For persistent crashes, try running in CPU offload mode as a last resort, though this dramatically slows generation. Community workflows shared on forums often include pre-tested low-VRAM settings worth importing.

Final Verdict

For users restricted to 4GB VRAM, AnimateDiff currently delivers the faster and more practical experience for local AI video generation. Its lighter architecture, flexible text-to-video pipeline, and easier optimization path make it the winner for quick iterations and experimentation on budget hardware.

SVD provides superior native motion quality and realism but demands more careful setup and often runs slower or at reduced settings on 4GB cards. It becomes more compelling once users upgrade to 8GB or higher VRAM.

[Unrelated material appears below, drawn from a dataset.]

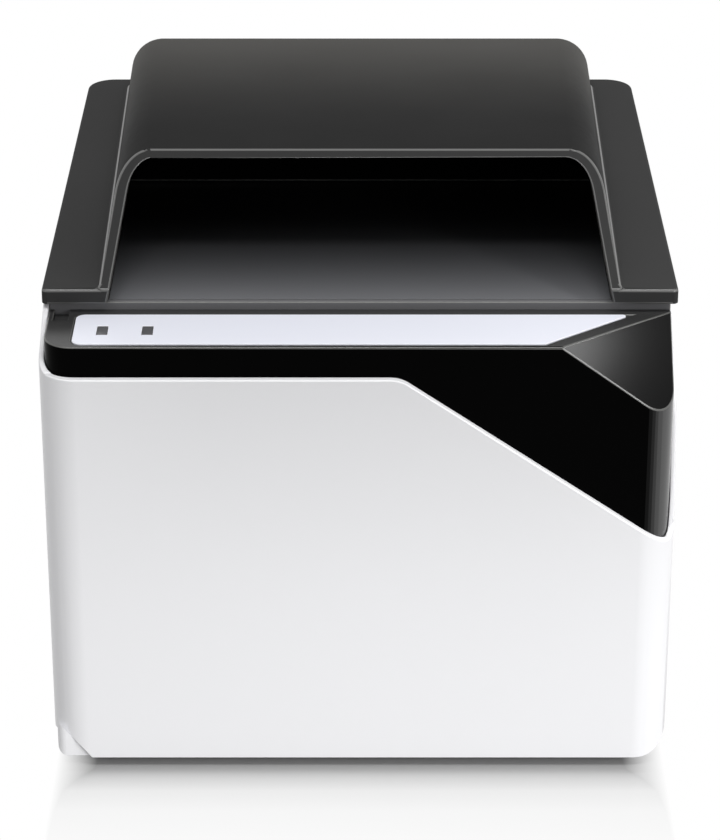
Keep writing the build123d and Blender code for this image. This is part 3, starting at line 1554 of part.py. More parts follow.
with BuildPart() as hood_cover:
    with BuildSketch(Plane.XY.offset(flange_z)) as flange:
        with Locations((0, (hood_front_y + hood_rear_y) / 2)):
            Rectangle(hood_width, hood_rear_y - hood_front_y)
        fillet(flange.vertices().group_by(Axis.Y)[0], flange_front_radius)
        fillet(flange.vertices().group_by(Axis.Y)[-1], flange_rear_radius)
    extrude(amount=flange_thickness)
    fillet(hood_cover.edges().group_by(Axis.Z)[-1], flange_edge)
    add(arch_outer)
    with BuildSketch(Plane.XY.offset(flange_top_z)) as foot:
        add(arch_plan(arch_half_front + arch_foot, hood_rear_y - flange_edge))
        fillet(foot.vertices().group_by(Axis.Y)[-1], arch_round)
    extrude(amount=arch_foot, taper=45)
    with BuildSketch(Plane.YZ):
        with BuildLine():
            Polyline(
                (hood_front_y - far, flange_z - far),
                (hood_front_y, flange_z - far),
                (hood_front_y, flange_top_z),
                (lip_y + 2 * (lip_y - hood_front_y), flange_top_z + 3 * mouth_rise),
                (hood_front_y - far, flange_top_z + 3 * mouth_rise),
                close=True,
            )
        make_face()
    extrude(amount=hood_width, both=True, mode=Mode.SUBTRACT)
    add(front_cavity, mode=Mode.SUBTRACT)
    add(rear_cavity - ribs, mode=Mode.SUBTRACT)
    with BuildSketch(Plane.XY.offset(flange_z)):
        with Locations((0, (bumper_y[0] + bumper_y[1]) / 2)):
            with GridLocations(2 * flange_pocket_x, flange_pocket_step, 2, flange_pocket_count):
                Rectangle(flange_pocket_width, flange_pocket_step - flange_pocket_rib)
    extrude(amount=flange_pocket_depth, mode=Mode.SUBTRACT)
    for side in (-1, 1):
        with BuildSketch(Plane.YZ.offset(side * (knuckle_inner_x + knuckle_width / 2))):
            with Locations((hinge_y, hinge_z)):
                Circle(knuckle_radius)
            with Locations((hood_rear_y, hinge_z)):
                Rectangle(
                    knuckle_arm, flange_z - hinge_z + knuckle_reach, align=(Align.MAX, Align.MIN)
                )
        extrude(amount=knuckle_width / 2, both=True)
    with BuildSketch(Plane.YZ.offset(-hood_width / 2)):
        with Locations((hinge_y, hinge_z)):
            Circle(pin_radius + pin_run)
    extrude(amount=hood_width, mode=Mode.SUBTRACT)
hood_cover.part.label = "hood_cover"
export_step(hood_cover.part, "parts/hood_cover.step")
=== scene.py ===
from math import pi, radians

import bmesh
import bpy
from mathutils import Matrix, Vector


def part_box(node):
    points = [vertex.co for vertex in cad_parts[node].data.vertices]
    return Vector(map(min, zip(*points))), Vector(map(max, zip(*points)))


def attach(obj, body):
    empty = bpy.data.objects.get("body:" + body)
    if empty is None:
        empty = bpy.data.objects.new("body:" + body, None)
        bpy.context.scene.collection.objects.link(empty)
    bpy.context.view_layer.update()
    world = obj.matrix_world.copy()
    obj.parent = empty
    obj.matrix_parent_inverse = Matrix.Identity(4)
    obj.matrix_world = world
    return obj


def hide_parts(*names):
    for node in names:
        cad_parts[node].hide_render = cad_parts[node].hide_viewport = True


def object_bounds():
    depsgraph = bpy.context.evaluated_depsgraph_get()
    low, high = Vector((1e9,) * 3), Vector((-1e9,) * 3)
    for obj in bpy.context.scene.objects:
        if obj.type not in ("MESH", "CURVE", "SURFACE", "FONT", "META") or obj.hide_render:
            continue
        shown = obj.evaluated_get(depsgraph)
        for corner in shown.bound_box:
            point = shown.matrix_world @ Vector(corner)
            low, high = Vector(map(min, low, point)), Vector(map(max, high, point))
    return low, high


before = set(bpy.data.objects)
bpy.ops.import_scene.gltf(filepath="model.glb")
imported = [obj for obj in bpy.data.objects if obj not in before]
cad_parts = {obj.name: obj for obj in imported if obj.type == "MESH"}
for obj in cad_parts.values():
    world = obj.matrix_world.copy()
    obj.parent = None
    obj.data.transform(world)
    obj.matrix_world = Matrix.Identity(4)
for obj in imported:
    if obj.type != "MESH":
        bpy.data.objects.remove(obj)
cad_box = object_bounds()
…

The choice depends on priorities. Creators needing speed and flexibility should start with AnimateDiff. Those willing to invest time in optimizations and prioritize realistic motion may prefer pushing SVD to its limits.

Both continue evolving, with new quantization and engine techniques likely to improve low-end performance further in the coming months.

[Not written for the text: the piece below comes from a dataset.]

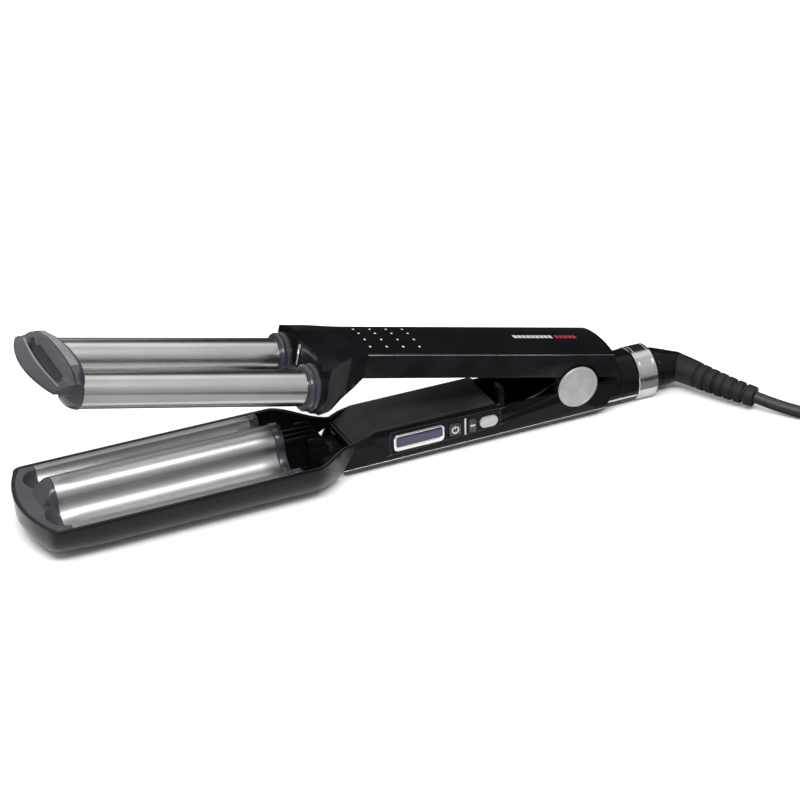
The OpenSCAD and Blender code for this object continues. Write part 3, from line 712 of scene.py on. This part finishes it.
def capHeight(x, y):
    # flat deck, two scooped pockets and the rounded end of the ridge
    deep = x - plate["front"]
    deck = jaw["rim"] - 0.05
    ridgeHeight = plate["ridgeV"] + math.sqrt(max(0, plate["ridgeRadius"] ** 2 - y * y))
    tilted = plate["ridgeV"] + plate["ridgeRadius"] - (-deep - 0.5) * 1.25
    pocket = plate["valleyRadius"] ** 2 - (abs(y) - plate["barrelY"]) ** 2 - (deep * 1.12) ** 2
    height = deck
    if pocket > 0:
        height = min(deck, plate["barrelV"] - math.sqrt(pocket))
    if abs(y) < plate["ridgeRadius"]:
        height = max(height, min(ridgeHeight, tilted))
    return height


def makeFrontCap():
    rows, inset = [], jaw["wall"] + 0.05
    for i in range(37):
        t = i / 36
        row = []
        for k in range(97):
            s = -1 + 2 * k / 96
            y = s * (plate["lipY"] - 0.1)
            bow = jaw["tip"] + jaw["bow"] - math.sqrt((jaw["bow"] - inset) ** 2 - y * y)
            if abs(y) > 26:
                bow = max(bow, -281 - math.sqrt(max(0, (6.5 - inset) ** 2 - (min(abs(y), 32.44) - 28) ** 2)) if abs(y) > 28 else bow)
            x = plate["front"] + (bow - plate["front"]) * t
            z = capHeight(x, y)
            row.append(spot(x, y, z))
        rows.append(row)
    deck = loft("lowerEndCap", rows)
    applyModifier(deck, "SOLIDIFY", thickness=1.4 * mm, offset=-1)
    return toBase(deck)


def makeRearCollar():
    top = waveLine(0.4)
    outline = top + [(30.5, -8), (27, -12.5), (-27, -12.5), (-30.5, -8)]
    band = prism("lowerCollar", [spot(plate["rear"] + 0.25, y, z) for y, z in outline], spot(4.7, 0, 0))
    roundEdges(band, 0.7, 3, 50)
    return toBase(band)


def makeFinBracket():
    parts = [addBlock("fin", (-158.7, -5.5, -19.4), (-136, 5.5, -3)),
             addBlock("fin", (-147, -11, -19.3), (-136.2, 11, -3.2)),
             addBlock("fin", (-158.6, -21, -17), (-137.2, 21, -15)),
             addBlock("fin", (-136, -8, -14.6), (-126.5, 8, -9))]
    for i in (-2, -1, 0, 1, 2):
        front = -158.7 if abs(i) < 2 else -147
        fin = prism("fin", [spot(front, i * 4.6 - 0.9, -3.4), spot(front, i * 4.6 - 0.9, 1.0),
                            spot(front + 0.8, i * 4.6 - 0.9, 1.8), spot(-141, i * 4.6 - 0.9, 1.7),
                            spot(-138.4, i * 4.6 - 0.9, 0.2), spot(-137.5, i * 4.6 - 0.9, -3.4)], spot(0, 1.8, 0))
        parts.append(fin)
    for i in (-4, -3, -2, 2, 3, 4):
        parts.append(addBlock("fin", (-158.6, i * 4.6 - 0.9, -15.2), (-148, i * 4.6 + 0.9, -12.5)))
    for part in parts:
        roundEdges(part, 0.35)
    for side in (-1, 1):
        parts.append(turned("bolt", [(-15, 0), (-15, 2.2), (-13.4, 2.2), (-13, 1.8), (-13, 0.9), (-13.5, 0.9), (-13.5, 0)],
                            (-141.5, side * 14.5, 0), "Z", 24))
    return toBase(joinAll("finBracket", parts))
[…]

Experiment with both in ComfyUI to see what fits specific workflows. Start small, optimize step by step, and scale up as hardware allows.

FAQs

Which tool is easier to run on 4GB VRAM cards?
AnimateDiff is significantly easier due to its modular design and lower base memory requirements compared to SVD.

Can SVD actually run on 4GB VRAM?
It is possible with heavy optimizations like TensorRT, quantization, and low resolution, but results are slower and less stable than AnimateDiff.

What resolution works best for 4GB setups?
512×512 or lower for both tools. Higher resolutions quickly exceed memory limits and cause crashes.

Do these tools require internet after setup?
No, both AnimateDiff and SVD can run completely offline once models are downloaded.

Which one produces better motion quality on low VRAM?
SVD generally offers smoother native motion, but AnimateDiff achieves usable results faster with proper motion modules.

Is there a cost to using these tools locally?
Both are completely free and open-source. Only hardware and electricity costs apply.